[Extracted records]
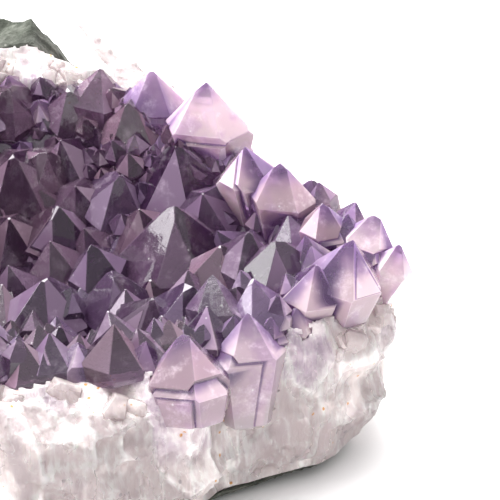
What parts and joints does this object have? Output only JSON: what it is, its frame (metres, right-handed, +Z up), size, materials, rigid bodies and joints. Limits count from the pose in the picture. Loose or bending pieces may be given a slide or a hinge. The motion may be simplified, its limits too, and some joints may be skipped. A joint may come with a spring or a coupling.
{
  "type": "amethyst crystal",
  "caption": "Amethyst crystal cluster broken from a geode: violet pointed crystals line a shallow hollow in a thick pale quartz wall with a grey-green stone skin, resting on a flat cut.",
  "frame": {"origin": "middle of the outline as seen from above, on the flat cut that the cluster rests on", "axes": "+Z up, -Y towards the low broken front that the picture looks at, +X towards the narrow low end on the right of the picture"},
  "size_m": [0.1351, 0.0998, 0.0622],
  "materials": {
    "amethyst": "clear violet crystal, glossy flat faces, paler towards the roots",
    "quartz": "milky white quartz, broken and glittering, part see-through",
    "basalt": "rough matt grey-green stone"
  },
  "bodies": {
    "root": {"amethyst_crust": "amethyst", "quartz_wall": "quartz", "basalt_rind": "basalt"}
  },
  "joints": []
}
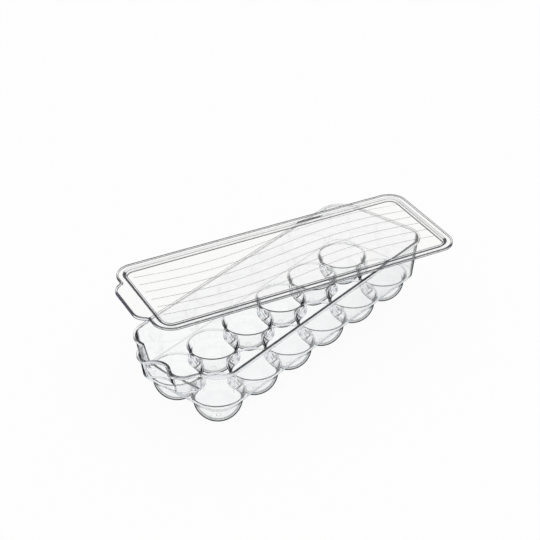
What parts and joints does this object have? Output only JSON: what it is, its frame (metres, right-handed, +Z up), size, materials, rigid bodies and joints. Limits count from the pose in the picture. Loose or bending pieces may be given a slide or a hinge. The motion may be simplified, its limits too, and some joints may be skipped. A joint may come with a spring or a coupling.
{
  "type": "egg tray with lid",
  "caption": "Clear moulded egg tray with round cups, high drafted walls and a scalloped handle end, and a loose clear lid with a pull tab lying askew on its rim.",
  "frame": {"origin": "middle of the cup grid, on the plane that the tray stands on", "axes": "+Z up, +X along the tray away from its handle end, +Y across it towards the back row"},
  "size_m": [0.3747, 0.2248, 0.0773],
  "materials": {
    "tray_plastic": "polished, clear",
    "lid_plastic": "polished, clear"
  },
  "bodies": {
    "tray": {"tray": "tray_plastic"},
    "lid": {"lid": "lid_plastic"}
  },
  "joints": [
    {"name": "lid_lift", "type": "slide", "parent": "tray", "child": "lid", "axis": [0, 0, 1], "range_m": [0, 0.15]}
  ]
}
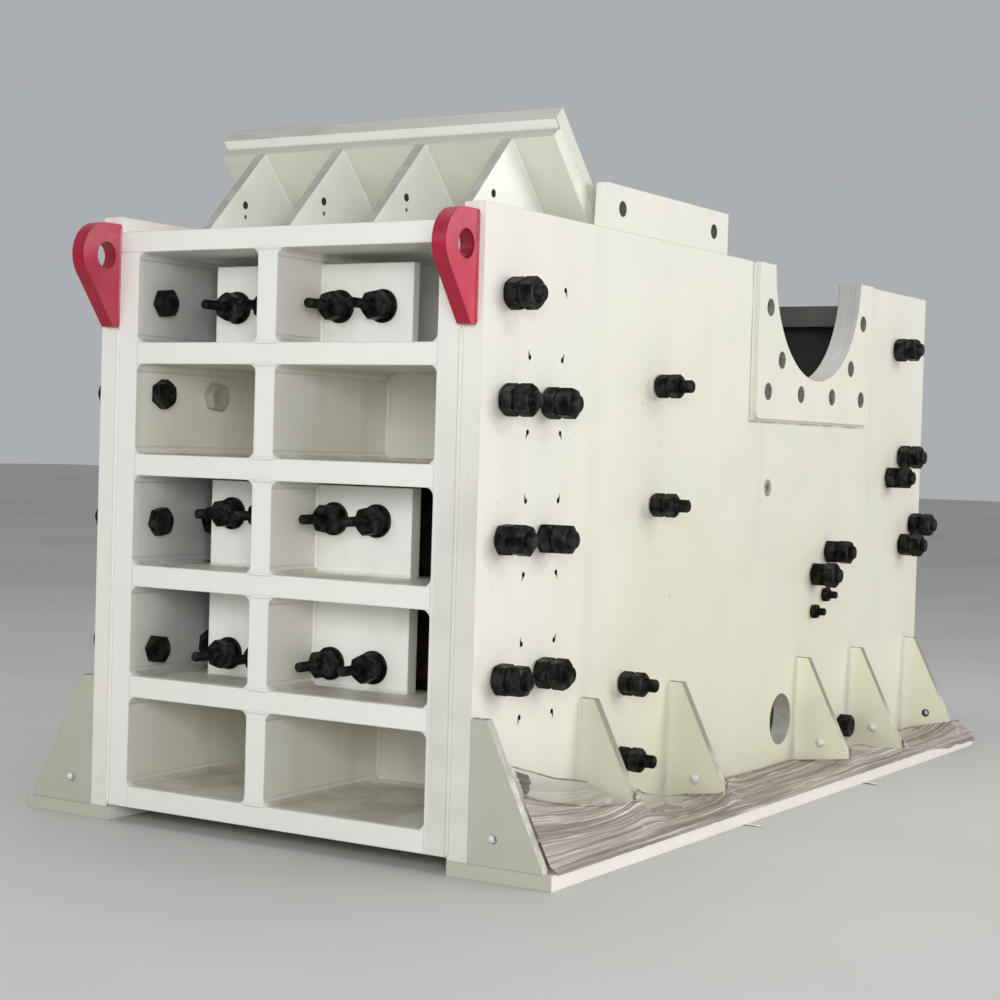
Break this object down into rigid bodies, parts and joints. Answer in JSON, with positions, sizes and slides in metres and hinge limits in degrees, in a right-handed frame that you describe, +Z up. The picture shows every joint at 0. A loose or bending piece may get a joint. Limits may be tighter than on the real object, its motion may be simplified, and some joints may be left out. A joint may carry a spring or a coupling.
{
  "type": "jaw crusher frame",
  "caption": "Heavy bolted main frame of a jaw crusher: ribbed front wall, thick side plates with bearing saddles, sloped feed deflector, gusseted feet and lifting lugs.",
  "frame": {"origin": "centre of the footprint at floor level, midway between the foot flanges and between the lifting lugs' tips and the rear edge", "axes": "+X from the ribbed front wall to the rear, +Y from the near side plate to the far one, +Z up"},
  "size_m": [4.355, 2.276, 2.6018],
  "materials": {
    "cream_paint": "satin cream-white machine paint",
    "red_paint": "gloss red paint",
    "cast_steel": "bare cast manganese steel",
    "machined_steel": "bored and greased steel",
    "black_bolt": "black oxide fasteners",
    "clear_film": "wrinkled clear stretch film"
  },
  "bodies": {
    "root": {"side_plate_near": "cream_paint", "side_plate_far": "cream_paint", "saddle_plate_near": "cream_paint", "saddle_plate_far": "cream_paint", "top_tab_near": "cream_paint", "top_tab_far": "cream_paint", "lifting_lug_near": "red_paint", "lifting_lug_far": "red_paint", "foot_flange_near": "cream_paint", "foot_flange_far": "cream_paint", "foot_gussets_near": "cream_paint", "foot_gussets_far": "cream_paint", "front_top_beam": "cream_paint", "front_stile_near": "cream_paint", "front_stile_far": "cream_paint", "front_shelf_1": "cream_paint", "front_shelf_2": "cream_paint", "front_shelf_3": "cream_paint", "front_shelf_4": "cream_paint", "front_bottom_shelf": "cream_paint", "front_mullion": "cream_paint", "pocket_bolt_plates": "cream_paint", "jaw_support_plate": "cream_paint", "fixed_jaw_plate": "cast_steel", "deflector_plate": "cream_paint", "deflector_liner": "cream_paint", "deflector_ribs": "cream_paint", "cheek_plates_near": "cast_steel", "cheek_plates_far": "cast_steel", "rear_top_beam": "cream_paint", "rear_top_web": "cream_paint", "toggle_housing": "cream_paint", "toggle_housing_ribs": "cream_paint", "toggle_seat": "cast_steel", "lower_cross_beam": "cream_paint", "rear_base_beam": "cream_paint"}
  },
  "joints": []
}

#### Task goal
Take the listing above and write it out again exactly.

#### Solution for this exercise
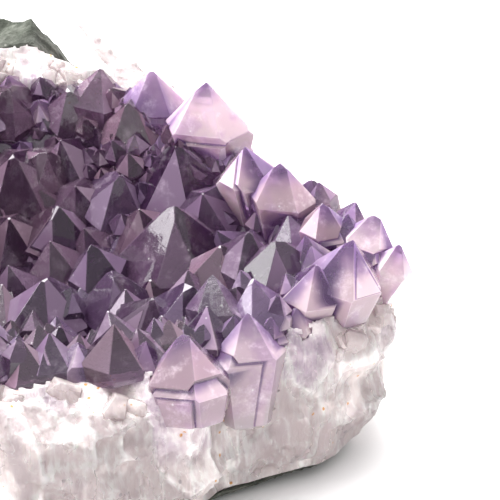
What parts and joints does this object have? Output only JSON: what it is, its frame (metres, right-handed, +Z up), size, materials, rigid bodies and joints. Limits count from the pose in the picture. Loose or bending pieces may be given a slide or a hinge. The motion may be simplified, its limits too, and some joints may be skipped. A joint may come with a spring or a coupling.
{
  "type": "amethyst crystal",
  "caption": "Amethyst crystal cluster broken from a geode: violet pointed crystals line a shallow hollow in a thick pale quartz wall with a grey-green stone skin, resting on a flat cut.",
  "frame": {"origin": "middle of the outline as seen from above, on the flat cut that the cluster rests on", "axes": "+Z up, -Y towards the low broken front that the picture looks at, +X towards the narrow low end on the right of the picture"},
  "size_m": [0.1351, 0.0998, 0.0622],
  "materials": {
    "amethyst": "clear violet crystal, glossy flat faces, paler towards the roots",
    "quartz": "milky white quartz, broken and glittering, part see-through",
    "basalt": "rough matt grey-green stone"
  },
  "bodies": {
    "root": {"amethyst_crust": "amethyst", "quartz_wall": "quartz", "basalt_rind": "basalt"}
  },
  "joints": []
}
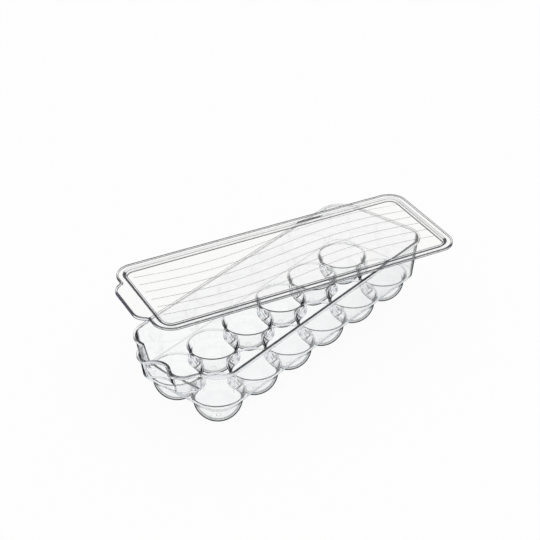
What parts and joints does this object have? Output only JSON: what it is, its frame (metres, right-handed, +Z up), size, materials, rigid bodies and joints. Limits count from the pose in the picture. Loose or bending pieces may be given a slide or a hinge. The motion may be simplified, its limits too, and some joints may be skipped. A joint may come with a spring or a coupling.
{
  "type": "egg tray with lid",
  "caption": "Clear moulded egg tray with round cups, high drafted walls and a scalloped handle end, and a loose clear lid with a pull tab lying askew on its rim.",
  "frame": {"origin": "middle of the cup grid, on the plane that the tray stands on", "axes": "+Z up, +X along the tray away from its handle end, +Y across it towards the back row"},
  "size_m": [0.3747, 0.2248, 0.0773],
  "materials": {
    "tray_plastic": "polished, clear",
    "lid_plastic": "polished, clear"
  },
  "bodies": {
    "tray": {"tray": "tray_plastic"},
    "lid": {"lid": "lid_plastic"}
  },
  "joints": [
    {"name": "lid_lift", "type": "slide", "parent": "tray", "child": "lid", "axis": [0, 0, 1], "range_m": [0, 0.15]}
  ]
}
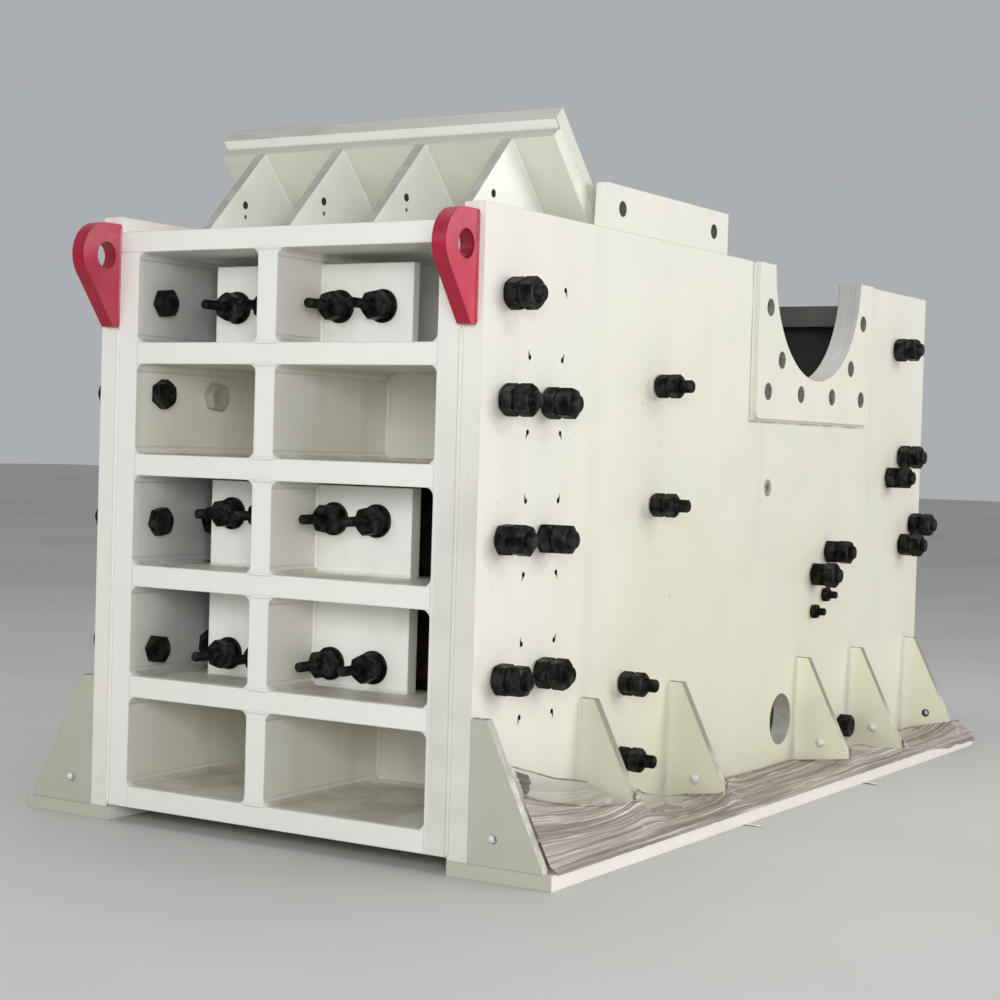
Break this object down into rigid bodies, parts and joints. Answer in JSON, with positions, sizes and slides in metres and hinge limits in degrees, in a right-handed frame that you describe, +Z up. The picture shows every joint at 0. A loose or bending piece may get a joint. Limits may be tighter than on the real object, its motion may be simplified, and some joints may be left out. A joint may carry a spring or a coupling.
{
  "type": "jaw crusher frame",
  "caption": "Heavy bolted main frame of a jaw crusher: ribbed front wall, thick side plates with bearing saddles, sloped feed deflector, gusseted feet and lifting lugs.",
  "frame": {"origin": "centre of the footprint at floor level, midway between the foot flanges and between the lifting lugs' tips and the rear edge", "axes": "+X from the ribbed front wall to the rear, +Y from the near side plate to the far one, +Z up"},
  "size_m": [4.355, 2.276, 2.6018],
  "materials": {
    "cream_paint": "satin cream-white machine paint",
    "red_paint": "gloss red paint",
    "cast_steel": "bare cast manganese steel",
    "machined_steel": "bored and greased steel",
    "black_bolt": "black oxide fasteners",
    "clear_film": "wrinkled clear stretch film"
  },
  "bodies": {
    "root": {"side_plate_near": "cream_paint", "side_plate_far": "cream_paint", "saddle_plate_near": "cream_paint", "saddle_plate_far": "cream_paint", "top_tab_near": "cream_paint", "top_tab_far": "cream_paint", "lifting_lug_near": "red_paint", "lifting_lug_far": "red_paint", "foot_flange_near": "cream_paint", "foot_flange_far": "cream_paint", "foot_gussets_near": "cream_paint", "foot_gussets_far": "cream_paint", "front_top_beam": "cream_paint", "front_stile_near": "cream_paint", "front_stile_far": "cream_paint", "front_shelf_1": "cream_paint", "front_shelf_2": "cream_paint", "front_shelf_3": "cream_paint", "front_shelf_4": "cream_paint", "front_bottom_shelf": "cream_paint", "front_mullion": "cream_paint", "pocket_bolt_plates": "cream_paint", "jaw_support_plate": "cream_paint", "fixed_jaw_plate": "cast_steel", "deflector_plate": "cream_paint", "deflector_liner": "cream_paint", "deflector_ribs": "cream_paint", "cheek_plates_near": "cast_steel", "cheek_plates_far": "cast_steel", "rear_top_beam": "cream_paint", "rear_top_web": "cream_paint", "toggle_housing": "cream_paint", "toggle_housing_ribs": "cream_paint", "toggle_seat": "cast_steel", "lower_cross_beam": "cream_paint", "rear_base_beam": "cream_paint"}
  },
  "joints": []
}